Determine how many lines carry the word "joints". Output that number only.

+ + +

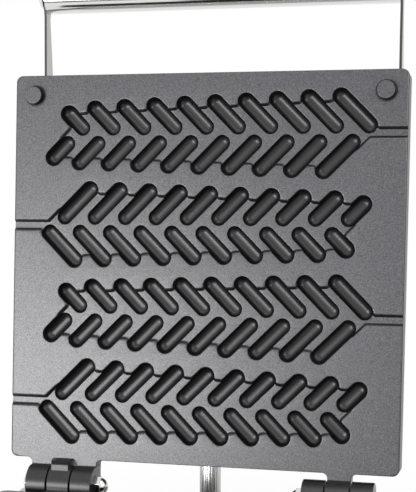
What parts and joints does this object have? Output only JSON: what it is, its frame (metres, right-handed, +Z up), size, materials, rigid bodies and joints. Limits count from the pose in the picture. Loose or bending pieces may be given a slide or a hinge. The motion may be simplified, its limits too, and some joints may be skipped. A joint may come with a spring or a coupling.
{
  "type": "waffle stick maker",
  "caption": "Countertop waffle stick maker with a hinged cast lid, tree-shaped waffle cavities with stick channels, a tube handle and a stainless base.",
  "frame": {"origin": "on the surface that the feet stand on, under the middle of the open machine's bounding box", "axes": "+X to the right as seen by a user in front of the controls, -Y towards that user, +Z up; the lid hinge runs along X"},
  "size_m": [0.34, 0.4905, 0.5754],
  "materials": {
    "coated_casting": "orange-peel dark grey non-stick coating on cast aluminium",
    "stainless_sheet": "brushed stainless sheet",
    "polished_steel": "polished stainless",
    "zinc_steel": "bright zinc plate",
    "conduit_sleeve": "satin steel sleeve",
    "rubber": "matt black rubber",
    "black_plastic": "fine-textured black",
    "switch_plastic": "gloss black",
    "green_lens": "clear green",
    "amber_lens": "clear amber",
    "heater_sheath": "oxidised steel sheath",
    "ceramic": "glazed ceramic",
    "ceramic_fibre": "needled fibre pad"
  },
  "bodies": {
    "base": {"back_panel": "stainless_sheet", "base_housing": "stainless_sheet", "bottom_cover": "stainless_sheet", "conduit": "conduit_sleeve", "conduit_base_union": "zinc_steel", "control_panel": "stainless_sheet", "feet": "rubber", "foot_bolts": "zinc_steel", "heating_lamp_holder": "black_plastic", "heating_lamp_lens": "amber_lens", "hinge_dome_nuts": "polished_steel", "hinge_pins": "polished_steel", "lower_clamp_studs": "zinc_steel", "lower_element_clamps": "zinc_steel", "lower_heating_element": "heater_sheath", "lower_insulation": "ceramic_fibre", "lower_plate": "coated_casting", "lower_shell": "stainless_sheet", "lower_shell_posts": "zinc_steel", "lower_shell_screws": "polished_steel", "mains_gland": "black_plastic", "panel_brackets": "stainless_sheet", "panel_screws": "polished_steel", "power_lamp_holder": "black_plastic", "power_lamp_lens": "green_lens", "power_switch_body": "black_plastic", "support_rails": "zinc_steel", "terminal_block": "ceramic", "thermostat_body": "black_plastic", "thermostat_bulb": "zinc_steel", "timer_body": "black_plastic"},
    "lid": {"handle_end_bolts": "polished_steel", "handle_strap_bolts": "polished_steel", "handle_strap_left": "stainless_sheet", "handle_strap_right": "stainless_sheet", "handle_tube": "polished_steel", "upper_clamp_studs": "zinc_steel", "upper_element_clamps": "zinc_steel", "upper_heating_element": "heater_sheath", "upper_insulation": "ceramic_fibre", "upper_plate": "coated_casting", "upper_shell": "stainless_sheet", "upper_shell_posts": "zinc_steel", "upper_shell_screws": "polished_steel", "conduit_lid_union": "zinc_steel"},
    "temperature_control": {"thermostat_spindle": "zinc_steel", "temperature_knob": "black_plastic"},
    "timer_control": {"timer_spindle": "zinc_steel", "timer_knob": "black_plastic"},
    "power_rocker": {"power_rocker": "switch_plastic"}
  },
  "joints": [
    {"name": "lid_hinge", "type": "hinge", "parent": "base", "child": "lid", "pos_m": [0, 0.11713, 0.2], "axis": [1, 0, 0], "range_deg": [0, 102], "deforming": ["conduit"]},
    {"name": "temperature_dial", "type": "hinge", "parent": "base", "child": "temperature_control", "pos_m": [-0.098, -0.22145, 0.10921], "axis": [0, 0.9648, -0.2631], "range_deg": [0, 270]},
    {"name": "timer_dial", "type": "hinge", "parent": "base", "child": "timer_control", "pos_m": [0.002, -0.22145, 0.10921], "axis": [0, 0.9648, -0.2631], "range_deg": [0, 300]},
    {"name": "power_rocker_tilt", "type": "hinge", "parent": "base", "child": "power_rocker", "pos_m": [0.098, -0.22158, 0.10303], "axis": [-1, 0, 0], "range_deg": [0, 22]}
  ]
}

+ + +

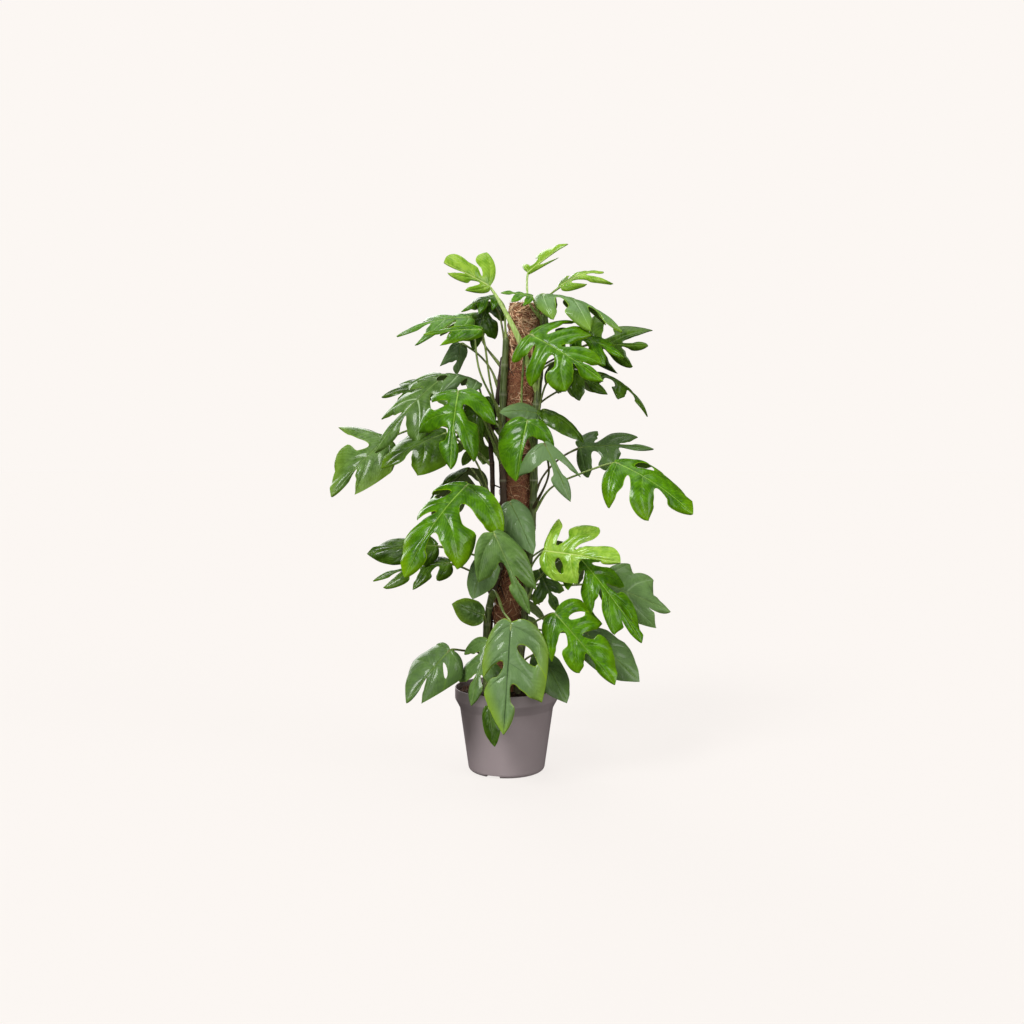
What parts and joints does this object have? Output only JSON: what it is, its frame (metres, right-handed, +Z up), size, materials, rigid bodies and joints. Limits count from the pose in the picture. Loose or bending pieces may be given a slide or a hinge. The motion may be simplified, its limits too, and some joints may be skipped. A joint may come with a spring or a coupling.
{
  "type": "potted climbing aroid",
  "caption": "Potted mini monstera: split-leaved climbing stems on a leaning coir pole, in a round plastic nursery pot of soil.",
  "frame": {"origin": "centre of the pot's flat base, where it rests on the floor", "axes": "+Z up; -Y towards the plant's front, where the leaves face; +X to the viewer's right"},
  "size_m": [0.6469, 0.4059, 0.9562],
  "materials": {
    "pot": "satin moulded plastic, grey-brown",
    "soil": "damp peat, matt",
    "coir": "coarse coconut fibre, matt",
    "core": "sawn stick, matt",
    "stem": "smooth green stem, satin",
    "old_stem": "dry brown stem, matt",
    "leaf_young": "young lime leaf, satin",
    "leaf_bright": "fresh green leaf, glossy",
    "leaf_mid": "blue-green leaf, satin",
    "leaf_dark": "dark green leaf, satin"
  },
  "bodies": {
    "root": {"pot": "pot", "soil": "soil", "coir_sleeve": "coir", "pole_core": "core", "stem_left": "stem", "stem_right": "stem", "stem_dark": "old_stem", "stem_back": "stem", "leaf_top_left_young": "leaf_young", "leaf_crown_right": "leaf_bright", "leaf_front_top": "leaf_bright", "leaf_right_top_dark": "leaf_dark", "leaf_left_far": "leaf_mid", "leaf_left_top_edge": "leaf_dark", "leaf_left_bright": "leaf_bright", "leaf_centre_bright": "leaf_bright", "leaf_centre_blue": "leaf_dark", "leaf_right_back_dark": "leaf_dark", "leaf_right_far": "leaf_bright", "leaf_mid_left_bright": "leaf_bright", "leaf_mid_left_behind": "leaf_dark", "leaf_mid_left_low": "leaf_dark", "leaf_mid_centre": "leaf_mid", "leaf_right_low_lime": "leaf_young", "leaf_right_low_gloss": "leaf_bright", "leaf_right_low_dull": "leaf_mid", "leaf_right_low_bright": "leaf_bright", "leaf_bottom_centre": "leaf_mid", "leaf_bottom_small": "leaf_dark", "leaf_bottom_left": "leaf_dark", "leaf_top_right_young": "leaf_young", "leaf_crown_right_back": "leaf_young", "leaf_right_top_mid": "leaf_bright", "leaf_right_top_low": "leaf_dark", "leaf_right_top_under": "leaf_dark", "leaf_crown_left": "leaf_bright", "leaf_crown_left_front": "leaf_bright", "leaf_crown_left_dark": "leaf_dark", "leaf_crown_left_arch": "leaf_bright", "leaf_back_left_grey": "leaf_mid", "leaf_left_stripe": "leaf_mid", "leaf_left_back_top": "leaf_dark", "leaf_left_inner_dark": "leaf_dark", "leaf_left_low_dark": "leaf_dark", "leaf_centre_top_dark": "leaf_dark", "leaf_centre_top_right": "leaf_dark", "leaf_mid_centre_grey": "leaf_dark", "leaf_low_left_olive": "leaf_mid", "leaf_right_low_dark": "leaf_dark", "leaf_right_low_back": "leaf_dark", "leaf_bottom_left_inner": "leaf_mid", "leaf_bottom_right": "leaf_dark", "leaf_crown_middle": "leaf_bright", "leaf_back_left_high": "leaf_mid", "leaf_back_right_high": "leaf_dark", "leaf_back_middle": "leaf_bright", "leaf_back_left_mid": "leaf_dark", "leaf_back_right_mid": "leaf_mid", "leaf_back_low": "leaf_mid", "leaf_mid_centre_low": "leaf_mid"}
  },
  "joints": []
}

+ + +

> Task result
4